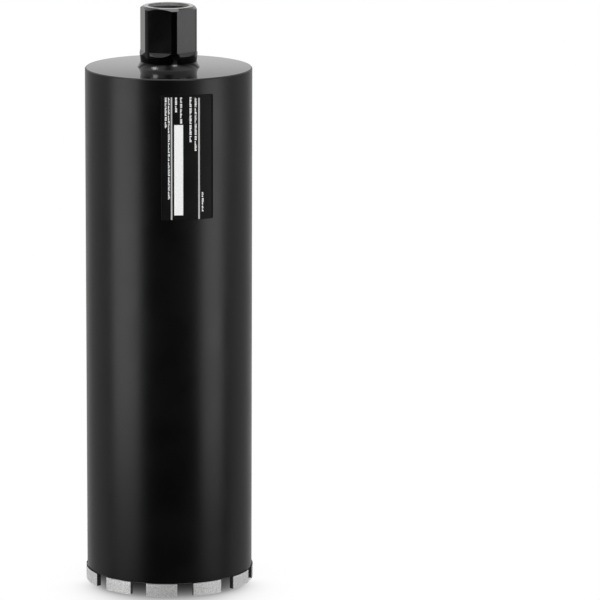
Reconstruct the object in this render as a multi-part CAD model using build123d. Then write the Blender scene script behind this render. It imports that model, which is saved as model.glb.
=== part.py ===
from build123d import *
import os
from math import degrees

# Diamond core bit: a thin steel barrel with cutting segments on its rim and a threaded drive hub
# on its closed end. It stands on its segments: Z = 0 is the cutting plane, the barrel's axis is the
# Z axis, and the hub points up. Lengths are in millimetres and angles in degrees.
# A piece's direction about the axis is counted from the front, -Y, and grows towards +X.

# Barrel
cutting_diameter = 132.0      # over the segments: the hole that the bit drills
outside_relief = 1.0          # how far a segment stands out from the tube's outer face
inside_relief = 1.0           # how far it stands in from the tube's inner face
tube_wall = 2.0
drilling_depth = 400.0        # from the cutting plane up to the back plate's underside
rim_bevel = 0.9               # turned edge round the tube's closed end

# Back plate, let into the tube's end and flush with it
plate_thickness = 8.0
plate_clearance = 0.05        # slip fit in the tube, all round
weld_groove = 1.5             # bevel on the plate's upper edge, filled by the ring of weld

# Cutting segments
segment_count = 11
segment_height = 10.4
segment_length = 24.6         # along the outside
segment_edge = 0.35           # worn edge all round the cutting face
first_segment_angle = -5.5    # middle of the segment nearest the front

# Drive hub, turned from round bar
across_flats = 41.0           # size of the spanner
flat_depth = 2.0              # how deep a flat is milled into the bar
flat_runout = 3.0             # length in which a flat slopes back out to the bar
corner_angle = 11.5           # one of the six corners between flats
hub_height = 48.0             # above the back plate
collar_height = 10.3          # round foot of the hub, between the plate and the flats
crown_width = 2.9             # turned bevel round the hub's top, across
crown_height = 2.0            # the same bevel, along the axis
shoulder_width = 3.5          # how far the hub's foot sits over the edge of the plate's hole
spigot_clearance = 0.05       # slip fit of the hub's spigot in the plate's hole

# Thread in the hub, 1-1/4 inch with seven threads to the inch
thread_diameter = 31.75
thread_depth = 1.775          # from the thread's root to the bore that it is tapped in
mouth_relief = 0.35           # how far the mouth's countersink opens past the thread

# Weld round the hub's foot
hub_weld_height = 4.6
hub_weld_width = 1.8
hub_weld_hollow = 0.25        # how far the bead's face sinks below a straight slope

# Label stuck on the barrel
label_width = 41.0            # along the tube's face
label_height = 97.0
label_thickness = 0.15
label_glue = 0.1              # layer of glue between the sheet and the tube
label_corner = 1.0
label_drop = 12.2             # from the barrel's closed end down to the label's upper edge
label_angle = 12.8            # middle of the label

# Radii and heights that follow from the sizes above
cutting_radius = cutting_diameter / 2
tube_radius = cutting_radius - outside_relief
bore_radius = tube_radius - tube_wall
segment_inner_radius = bore_radius - inside_relief
plate_radius = bore_radius - plate_clearance
plate_bottom = drilling_depth
plate_top = plate_bottom + plate_thickness
apothem = across_flats / 2
bar_radius = apothem + flat_depth
spigot_radius = bar_radius - shoulder_width
core_radius = thread_diameter / 2 - thread_depth
mouth_radius = thread_diameter / 2 + mouth_relief
hub_top = plate_top + hub_height


def turned(points, sweep=360.0):
    """A solid turned about the Z axis from an outline of (radius, height) points.

    It starts at the front and sweeps towards +X.
    """
    outline = make_face(Polyline([(-radius, height) for radius, height in points], close=True))
    return revolve(Plane.YZ * outline, Axis.Z, sweep)


def facing(piece, angle):
    """The piece turned about the Z axis, from the front to its own direction."""
    return Rot(0, 0, angle) * piece


def make_tube():
    """Barrel: thin tube from the segments' roots up to the back plate's upper face."""
    return turned([
        (bore_radius, segment_height),
        (tube_radius, segment_height),
        (tube_radius, plate_top - rim_bevel),
        (tube_radius - rim_bevel, plate_top),
        (bore_radius, plate_top),
    ])


def make_end_plate():
    """Back plate: disc with the hub's hole, its upper edge bevelled for the weld."""
    hole_radius = spigot_radius + spigot_clearance
    return turned([
        (hole_radius, plate_bottom),
        (plate_radius, plate_bottom),
        (plate_radius, plate_top - weld_groove),
        (plate_radius - weld_groove, plate_top),
        (hole_radius, plate_top),
    ])


def make_plate_weld():
    """Ring of weld that fills the plate's groove, ground flush with the plate and the tube."""
    return turned([
        (plate_radius - weld_groove, plate_top),
        (plate_radius, plate_top - weld_groove),
        (bore_radius, plate_top - weld_groove),
        (bore_radius, plate_top),
    ])


def make_hub_blank():
    """Hub as it leaves the lathe: round bar, bevelled crown, spigot and countersunk bore."""
    countersink = mouth_radius - core_radius
    return turned([
        (core_radius, plate_bottom),
        (spigot_radius, plate_bottom),
        (spigot_radius, plate_top),
        (bar_radius, plate_top),
        (bar_radius, hub_top - crown_height),
        (bar_radius - crown_width, hub_top),
        (mouth_radius, hub_top),
        (core_radius, hub_top - countersink),
    ])


def make_flat_cutter():
    """What the milling cutter takes away for the flat that faces the front."""
    runout_bottom = plate_top + collar_height
    flat_bottom = runout_bottom + flat_runout
    past_top = hub_top + crown_height
    past_bar = bar_radius + flat_depth
    outline = Polyline(
        (-apothem, flat_bottom),
        (-apothem, past_top),
        (-past_bar, past_top),
        (-past_bar, runout_bottom - flat_runout),
        close=True,
    )
    return extrude(Plane.YZ * make_face(outline), bar_radius, both=True)


def make_hub():
    """Drive hub: the turned blank with six flats milled on it for a spanner."""
    hub = make_hub_blank()
    cutter = make_flat_cutter()
    for corner in range(6):
        hub -= facing(cutter, corner_angle + 30 + corner * 60)
    return hub


def make_hub_weld():
    """Fillet weld in the corner between the hub's foot and the plate, its face a little hollow."""
    root = (-bar_radius, plate_top)
    toe = (-bar_radius - hub_weld_width, plate_top)
    top = (-bar_radius, plate_top + hub_weld_height)
    slope = (hub_weld_width ** 2 + hub_weld_height ** 2) ** 0.5
    middle = (
        -bar_radius - hub_weld_width / 2 + hub_weld_hollow * hub_weld_height / slope,
        plate_top + hub_weld_height / 2 - hub_weld_hollow * hub_weld_width / slope,
    )
    outline = make_face([Line(root, toe), ThreePointArc(toe, middle, top), Line(top, root)])
    return revolve(Plane.YZ * outline, Axis.Z, 360)


def make_segment(angle):
    """Cutting segment: a block curved to the tube, its cutting face worn round all four edges."""
    sweep = degrees(segment_length / cutting_radius)
    block = turned([
        (segment_inner_radius, 0),
        (cutting_radius, 0),
        (cutting_radius, segment_height),
        (segment_inner_radius, segment_height),
    ], sweep)
    cutting_face = block.faces().sort_by(Axis.Z)[0]
    return facing(chamfer(cutting_face.edges(), segment_edge), angle - sweep / 2)


def make_label():
    """Label: thin sheet bent round the barrel, with rounded corners."""
    sweep = degrees(label_width / tube_radius)
    back = tube_radius + label_glue
    face = back + label_thickness
    sheet_top = plate_top - label_drop
    sheet_bottom = sheet_top - label_height
    sheet = turned([
        (back, sheet_bottom),
        (face, sheet_bottom),
        (face, sheet_top),
        (back, sheet_top),
    ], sweep)
    corners = sheet.edges().filter_by(lambda edge: edge.length < 2 * label_thickness)
    return facing(fillet(corners, label_corner), label_angle - sweep / 2)


pieces = {
    "tube": make_tube(),
    "end_plate": make_end_plate(),
    "plate_weld": make_plate_weld(),
    "hub": make_hub(),
    "hub_weld": make_hub_weld(),
    "label": make_label(),
}
for number in range(segment_count):
    segment_angle = first_segment_angle + number * 360 / segment_count
    pieces[f"segment_{number + 1:02d}"] = make_segment(segment_angle)

os.makedirs("parts", exist_ok=True)
for name, piece in pieces.items():
    export_step(piece, f"parts/{name}.step")
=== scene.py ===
"""Diamond core bit: finished pieces, materials and studio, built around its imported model."""

import random
from math import atan2, cos, hypot, pi, radians, sin, tan

import bpy
from mathutils import Matrix, Vector


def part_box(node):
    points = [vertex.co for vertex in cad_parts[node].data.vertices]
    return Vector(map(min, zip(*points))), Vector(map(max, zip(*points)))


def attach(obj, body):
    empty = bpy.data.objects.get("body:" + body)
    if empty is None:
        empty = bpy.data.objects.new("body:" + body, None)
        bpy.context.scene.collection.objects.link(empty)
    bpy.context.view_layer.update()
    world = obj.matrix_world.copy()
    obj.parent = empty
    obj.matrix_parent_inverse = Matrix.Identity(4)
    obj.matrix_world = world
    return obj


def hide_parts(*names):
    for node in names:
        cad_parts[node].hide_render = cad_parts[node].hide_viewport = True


bl_info = {
    "name": "Diamond Core Bit",
    "version": (1, 0, 0),
    "blender": (4, 5, 0),
    "location": "View3D > Sidebar > Core Bit",
    "description": "Builds the barrel, hub, welds, cutting segments and label of a diamond core bit",
    "category": "Object",
}

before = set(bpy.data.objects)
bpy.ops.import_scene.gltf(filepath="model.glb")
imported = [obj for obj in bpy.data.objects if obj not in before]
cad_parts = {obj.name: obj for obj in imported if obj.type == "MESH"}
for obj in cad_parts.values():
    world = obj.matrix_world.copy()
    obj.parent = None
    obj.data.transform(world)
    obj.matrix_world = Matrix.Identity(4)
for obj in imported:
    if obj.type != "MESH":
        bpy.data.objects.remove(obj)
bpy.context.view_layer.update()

MM = 0.001
MERGE = 0.001 * MM    # corners that lie closer than this are joined
NEAR = 0.01 * MM      # tolerance on a height or a radius
MOSTLY = 0.5          # share of a face's normal, from -1 to 1, that looks mostly one way
FULLY = 0.95          # the same, for a face that is square to that way
WHITE = (1.0, 1.0, 1.0, 1.0)
SEGMENTS = sorted(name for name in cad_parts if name.startswith("segment_"))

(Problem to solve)
Give again, word for word, every line of the listing above from the one with "corners = sheet.edges().filter_by(lambda" to the one with "for node in", both inclusive, and nothing beyond them.

(Exercise answer)
    corners = sheet.edges().filter_by(lambda edge: edge.length < 2 * label_thickness)
    return facing(fillet(corners, label_corner), label_angle - sweep / 2)


pieces = {
    "tube": make_tube(),
    "end_plate": make_end_plate(),
    "plate_weld": make_plate_weld(),
    "hub": make_hub(),
    "hub_weld": make_hub_weld(),
    "label": make_label(),
}
for number in range(segment_count):
    segment_angle = first_segment_angle + number * 360 / segment_count
    pieces[f"segment_{number + 1:02d}"] = make_segment(segment_angle)

os.makedirs("parts", exist_ok=True)
for name, piece in pieces.items():
    export_step(piece, f"parts/{name}.step")
=== scene.py ===
"""Diamond core bit: finished pieces, materials and studio, built around its imported model."""

import random
from math import atan2, cos, hypot, pi, radians, sin, tan

import bpy
from mathutils import Matrix, Vector


def part_box(node):
    points = [vertex.co for vertex in cad_parts[node].data.vertices]
    return Vector(map(min, zip(*points))), Vector(map(max, zip(*points)))


def attach(obj, body):
    empty = bpy.data.objects.get("body:" + body)
    if empty is None:
        empty = bpy.data.objects.new("body:" + body, None)
        bpy.context.scene.collection.objects.link(empty)
    bpy.context.view_layer.update()
    world = obj.matrix_world.copy()
    obj.parent = empty
    obj.matrix_parent_inverse = Matrix.Identity(4)
    obj.matrix_world = world
    return obj


def hide_parts(*names):
    for node in names:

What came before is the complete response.